Пришлось нам немного и походить по городу - по маминым делам и просто так. Ростов мне понравился. Хот до этого я полагал, что, кроме Киева и столиц, красивых городов в стране нет. А тут был настоящий город, красивые дома, сутолока, трамваи и хоть не Днепр, но все же Дон, расположенный по отношению к городу, как в Киеве Днепр, с краю. Было странно, что вот город, а я к нему не имею никакого отношения, должен ехать в какую-то глушь.
Каким я был в этот момент? Таким же, наверно, каким уехал из Киева. Шла война, в которой необходимо было победить, а пока я чувствовал себя щепкой, которую поток несет куда хочет. Все это не располагало к переоценке прошлого... Где уж тут меняться? И все поражавшие меня факты я склонен был толковать как случайные и не важные.
Хотел же я только одного - на фронт. Но это не было еще обыкновенным патриотизмом: как можно видеть из первой книги, я тогда до него еще не дорос. Движим я был другой романтикой. Лучше всех это выразил - правда, еще до войны, как предчувствие - Михаил Кульчицкий:
И вот опять к границам сизым
Составы дымные идут.
И снова близок коммунизм,
Как в девятнадцатом году.
Тут все неверно: и представление о коммунизме, и о девятнадцатом годе, и о похожести сорок первого на девятнадцатый. Верна только жажда чистоты и подлинности, связанная с этим самообманом. Но так чувствовал и я.

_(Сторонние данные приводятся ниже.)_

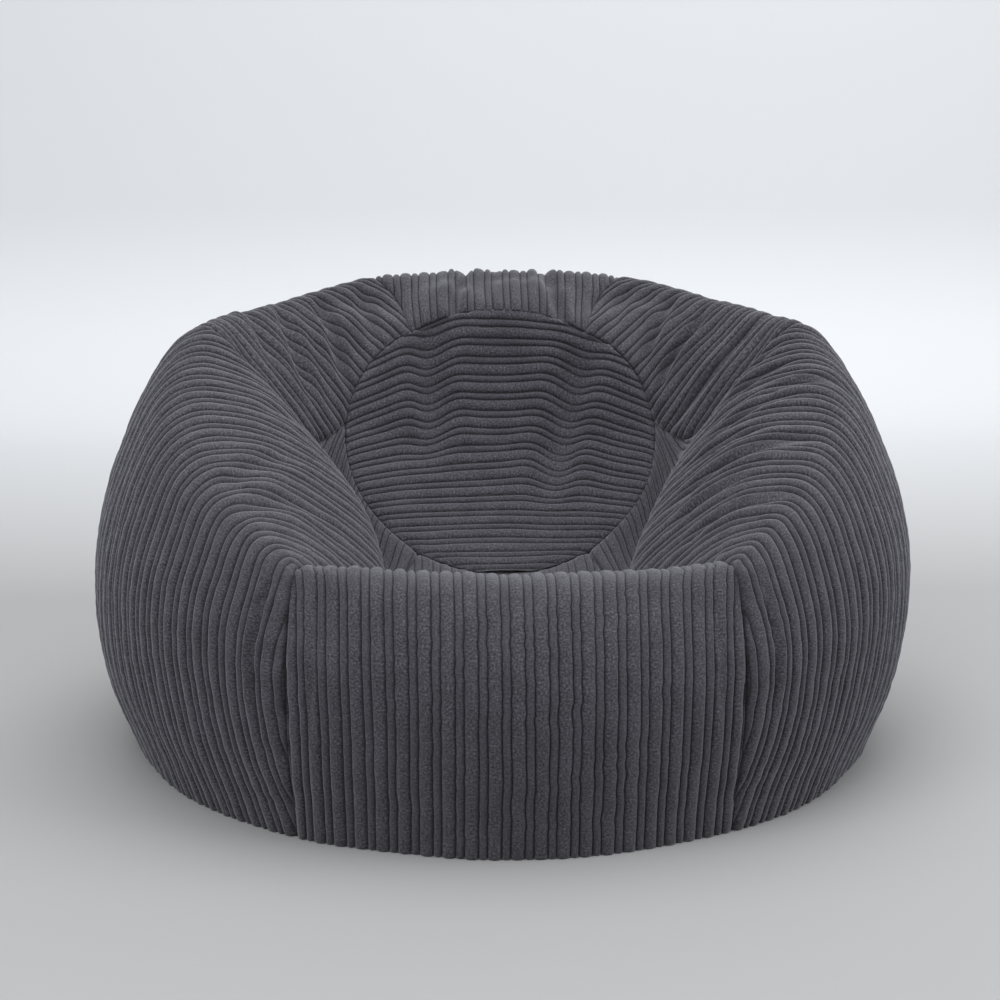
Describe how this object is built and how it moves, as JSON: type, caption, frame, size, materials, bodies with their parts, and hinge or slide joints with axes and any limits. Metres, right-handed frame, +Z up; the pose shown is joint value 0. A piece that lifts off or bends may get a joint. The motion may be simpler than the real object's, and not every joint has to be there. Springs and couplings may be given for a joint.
{
  "type": "bean bag chair",
  "caption": "Large round bean bag chair in dark grey wide-rib corduroy with a deep seat well, a zipped flat base and a zipped liner full of beads",
  "frame": {"origin": "middle of the flat base, on the floor plane", "axes": "+X to the right as seen from the front, +Y from the front to the back, +Z up"},
  "size_m": [1.0074, 0.9735, 0.5583],
  "materials": {
    "corduroy": "wide-rib corduroy pile, dark slate grey, matt",
    "seam_allowance": "turned-in corduroy edges, matt",
    "base_cloth": "plain woven base cloth, dark grey, matt",
    "zip_tape": "woven polyester tape, near black",
    "zip_coil": "nylon coil, near black",
    "zip_metal": "black lacquered zinc",
    "label_cloth": "blank white satin ribbon",
    "liner_cloth": "plain off-white nonwoven liner, matt",
    "liner_zip_tape": "woven polyester tape, white",
    "liner_zip_coil": "nylon coil, white",
    "liner_zip_metal": "white lacquered zinc",
    "polystyrene_beads": "white expanded polystyrene beads"
  },
  "bodies": {
    "bag": {"cover_front_panel": "corduroy", "cover_front_right_panel": "corduroy", "cover_back_right_panel": "corduroy", "cover_back_panel": "corduroy", "cover_back_left_panel": "corduroy", "cover_front_left_panel": "corduroy", "cover_seat_panel": "corduroy", "cover_seam_front_right": "seam_allowance", "cover_seam_side_right": "seam_allowance", "cover_seam_back_right": "seam_allowance", "cover_seam_back_left": "seam_allowance", "cover_seam_side_left": "seam_allowance", "cover_seam_front_left": "seam_allowance", "cover_seat_seam": "seam_allowance", "cover_base_seam": "seam_allowance", "cover_base_front": "base_cloth", "cover_base_back": "base_cloth", "cover_zip_end_tabs": "base_cloth", "cover_zip_tape_front": "zip_tape", "cover_zip_tape_back": "zip_tape", "cover_zip_coil_front": "zip_coil", "cover_zip_coil_back": "zip_coil", "cover_zip_stops": "zip_metal", "care_label": "label_cloth", "liner_front_wall": "liner_cloth", "liner_back_wall": "liner_cloth", "liner_seat_panel": "liner_cloth", "liner_base_front": "liner_cloth", "liner_base_back": "liner_cloth", "liner_zip_tape_front": "liner_zip_tape", "liner_zip_tape_back": "liner_zip_tape", "liner_zip_coil_front": "liner_zip_coil", "liner_zip_coil_back": "liner_zip_coil", "liner_zip_stops": "liner_zip_metal", "bead_fill": "polystyrene_beads"},
    "cover_slider": {"cover_zip_slider": "zip_metal"},
    "cover_pull": {"cover_zip_pull": "zip_metal"},
    "liner_slider": {"liner_zip_slider": "liner_zip_metal"}
  },
  "joints": [
    {"name": "cover_zip_slide", "type": "slide", "parent": "bag", "child": "cover_slider", "axis": [-1, 0, 0], "range_m": [0, 0.74]},
    {"name": "cover_pull_hinge", "type": "hinge", "parent": "cover_slider", "child": "cover_pull", "pos_m": [0.381, 0, 0.00155], "axis": [0, -1, 0], "range_deg": [0, 160]},
    {"name": "liner_zip_slide", "type": "slide", "parent": "bag", "child": "liner_slider", "axis": [-1, 0, 0], "range_m": [0, 0.45]}
  ]
}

Дорогу до Миллерова я плохо помню. Только названия: Новочеркасск, Шахты, Лихая, Глубокая.
Миллерово - узловая станция Юго-Восточной железной дороги. Здесь от магистрали Воронеж - Ростов отходит ветка на Луганск - значит, на Донбасс и Украину. Естественно, эвакуационный поток бурлил на ней со страшной силой, она была одним из порогов на его пути. Мать побежала на телефон звонить в Боковскую (по-местному - в Бочки), чтоб выслали машину. Там энтузиазма не проявили. Добирайтесь как хотите. А может, вообще оказалось, что им стоматолог уже не нужен, - не помню. Помню только, что поначалу я искал попутку, а она не находилась.
Но потом какой-то доброхот из эвакуированных внушил матери, что ее и искать не надо, а надо ехать подальше. Мотивировал он это военным положением - немцы и впрямь были уже недалеко отсюда. Я это вполне мог знать, но странным образом не осознавал.